You recently gave an interview to The Guardian in which you sounded disillusioned about higher ed. Specifically, how the university’s pedagogical mission has been supplanted by an emphasis on making money.
My experience has been that budgeting and financial considerations have increasingly driven decision-making at the expense of pedagogical considerations. This is one of the reasons I wanted to retire. I felt that the possibility of delivering an excellent education to students was being narrowed by decisions made entirely for financial, rather than pedagogical, reasons.
Are the wrong people, or people with the wrong values, running universities?

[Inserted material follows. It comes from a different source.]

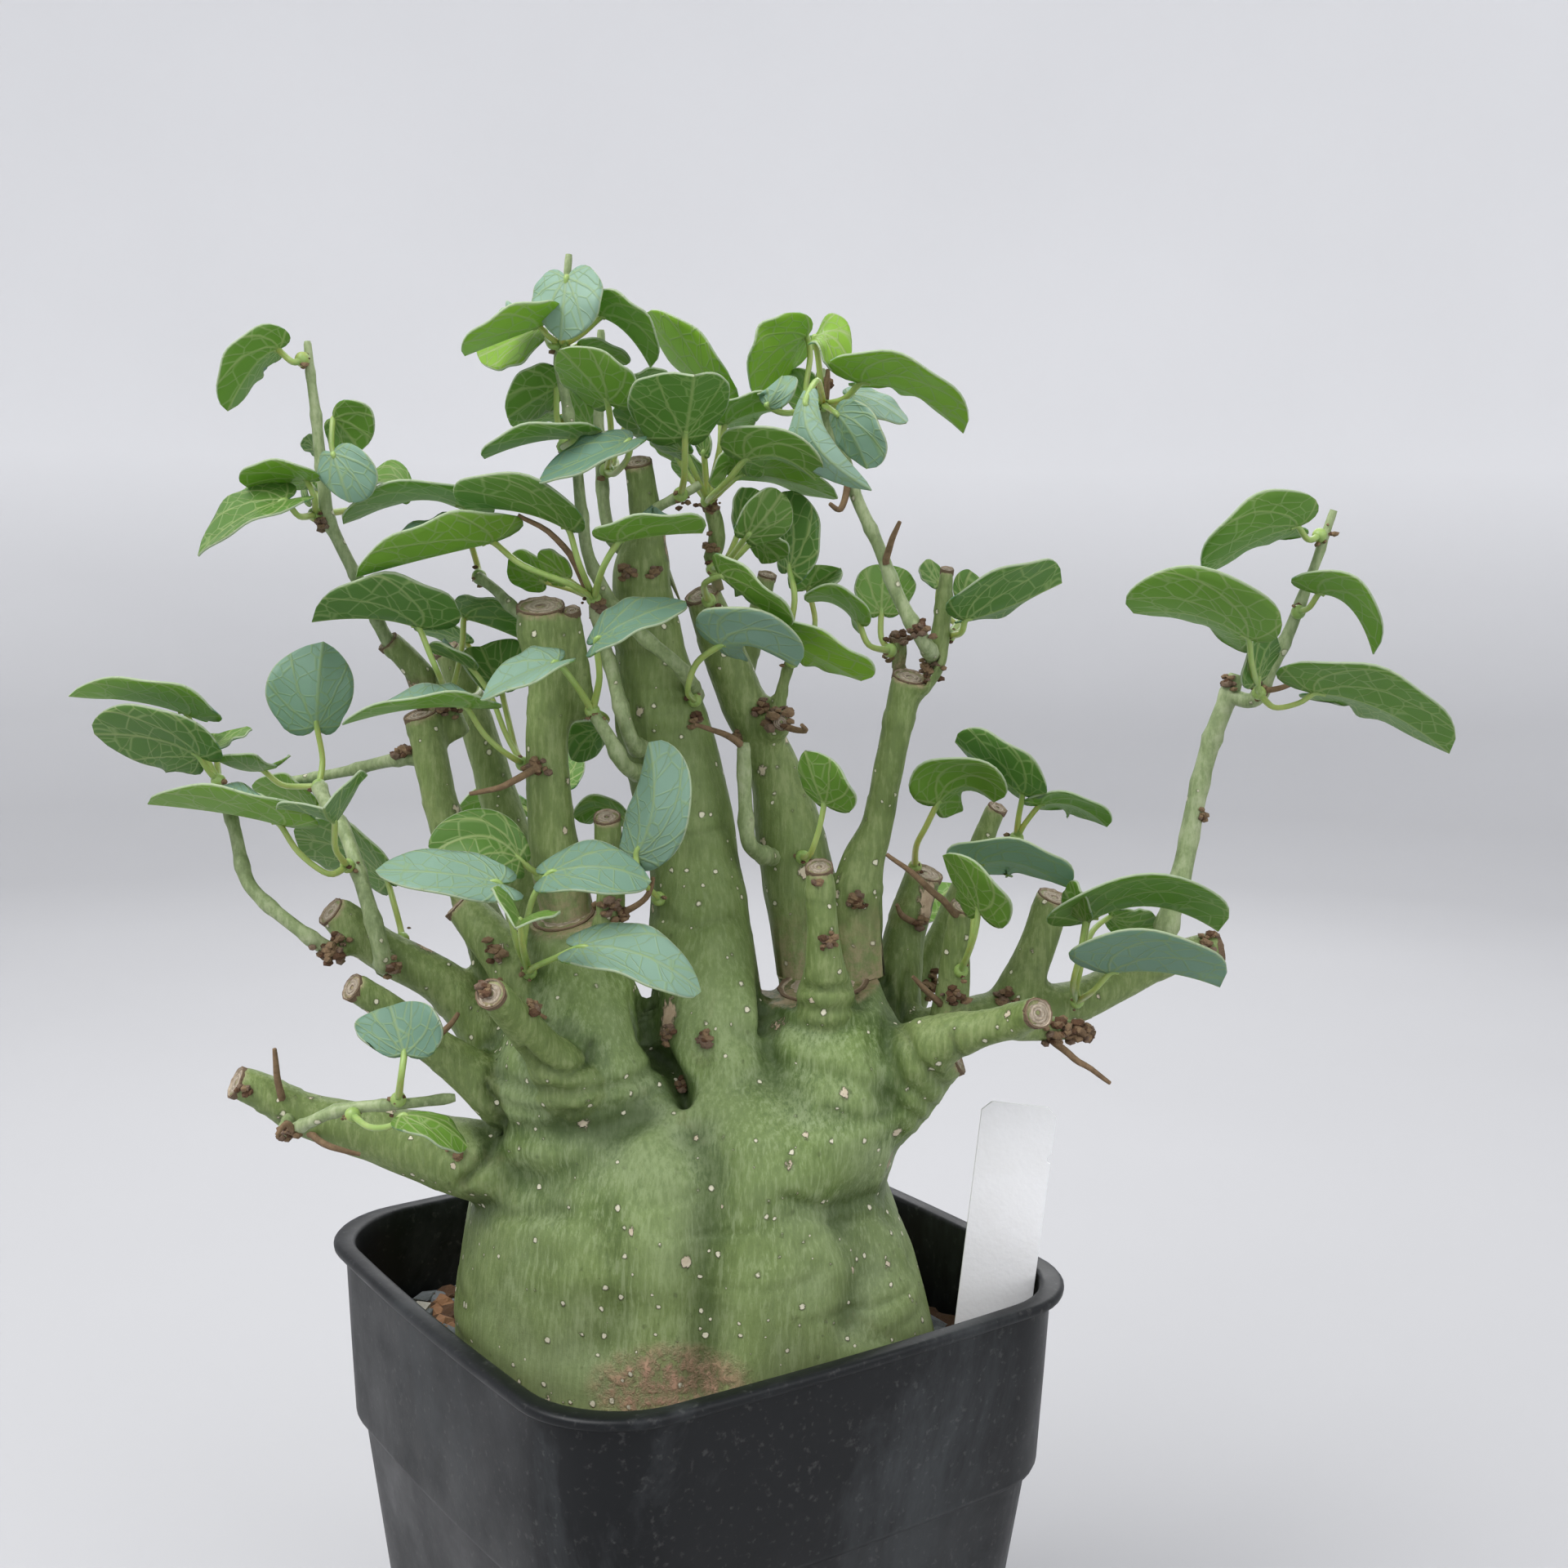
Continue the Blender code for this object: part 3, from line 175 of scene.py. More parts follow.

That’s at the top. In the middle you have vice presidents and deans who are nominally academics but they’re responding to the wrong stimuli. They’re responding to cues from donors, trustees, money people in the administration, rather than the faculty and students. They should be standing up for us. I’m not saying you shouldn’t have a bottom line, or that universities shouldn’t have budgets. I’m saying the educational process should be determined on educational bases. If you have administrators who won’t stand up for educational values and push back against the legislators, the donors, the trustees, then you have a sorry situation in higher education.